MCCARTHY: «How many children do you have? Eight, he said.» But, Claveria recalled, «Only seven of us lined up. My father’d forgotten one daughter was in Manila.» The Japanese said he was lying and lashed him to a pillar of the house. There, Claveria said, soldiers began to skin her father alive.

CLAVERIA: (Through interpreter) I saw my mother lying down with her skirt up, and there was a Japanese soldier on top of her. I ran. My two youngest siblings took little sticks and started hitting the soldiers. The Japanese soldiers then snatched away the sticks and bayoneted both of them.

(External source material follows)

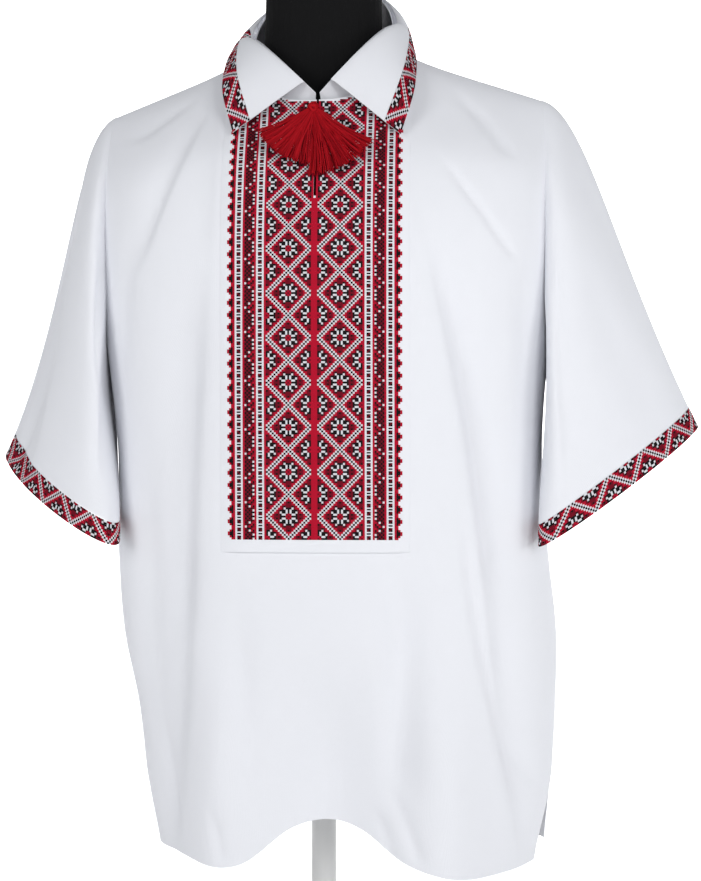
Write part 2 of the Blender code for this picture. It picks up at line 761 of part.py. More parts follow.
def add_round(name, radius, low, high, look, collection, edge=ROUND_EDGE):
    bpy.ops.mesh.primitive_cylinder_add(vertices=ROUND_SIDES, radius=radius, depth=high - low,
                                        location=(0.0, 0.0, (low + high) / 2))
    piece = bpy.context.object
    piece.name = name
    piece.data.name = name
    rounding = piece.modifiers.new("Edge", "BEVEL")
    rounding.width = edge
    rounding.segments = 1
    piece.data.shade_smooth()
    piece.data.set_sharp_from_angle(angle=math.radians(40.0))
    piece.data.materials.append(plain_material(name, look))
    for owner in list(piece.users_collection):
        owner.objects.unlink(piece)
    collection.objects.link(piece)
    return piece


def build_form(collection):
    lofted_solid("form_torso", [form_ring(row) for row in FORM_RINGS], BLACK_COVER, collection)
    neck = FORM_RINGS[-1]
    cap_low = neck.z + SEAM_GAP
    cap_rows = (
        FormRing(cap_low, neck.half_width, neck.half_depth),
        FormRing(cap_low + NECK_CAP_HEIGHT / 2, neck.half_width - NECK_CAP_EDGE,
                 neck.half_depth - NECK_CAP_EDGE),
        FormRing(cap_low + NECK_CAP_HEIGHT, neck.half_width - NECK_CAP_HEIGHT,
                 neck.half_depth - NECK_CAP_HEIGHT),
    )
    lofted_solid("neck_cap", [form_ring(row) for row in cap_rows], BLACK_COVER, collection)

    torso_foot = FORM_RINGS[0].z - SEAM_GAP
    socket_foot = torso_foot - SOCKET_HEIGHT
    flange_top = BASE_HEIGHT + SEAM_GAP + FLANGE_HEIGHT
    add_round("form_socket", SOCKET_RADIUS, socket_foot, torso_foot, WHITE_METAL, collection)
    add_round("stand_pole", POLE_RADIUS, flange_top + SEAM_GAP, socket_foot - SEAM_GAP,
              WHITE_METAL, collection, edge=POLE_EDGE)
    add_round("stand_flange", FLANGE_RADIUS, BASE_HEIGHT + SEAM_GAP, flange_top,
              WHITE_METAL, collection)
    add_round("stand_base", BASE_RADIUS, 0.0, BASE_HEIGHT, WHITE_METAL, collection,
              edge=BASE_EDGE)


def main():
    clear_scene()
    collection = make_collection("embroidered_shirt_on_dress_form")
    front, back = build_body(collection)
    build_sleeves(front, back, collection)
    build_collar(collection)
    build_tassels(collection)
    build_form(collection)


main()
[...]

MCCARTHY: Claveria believes her other kidnapped sister was moved to a different garrison. She was never seen again. Historians have estimated that at least 200,000 women were forced into sexual servitude during World War II, mostly in areas occupied by Japan, prominently Korea. The women were euphemistically called comfort women, and the organized system of comfort stations to supply soldiers sexual gratification ran from Seoul to Singapore. Writer Evelina Galang has documented women captured in the Philippines.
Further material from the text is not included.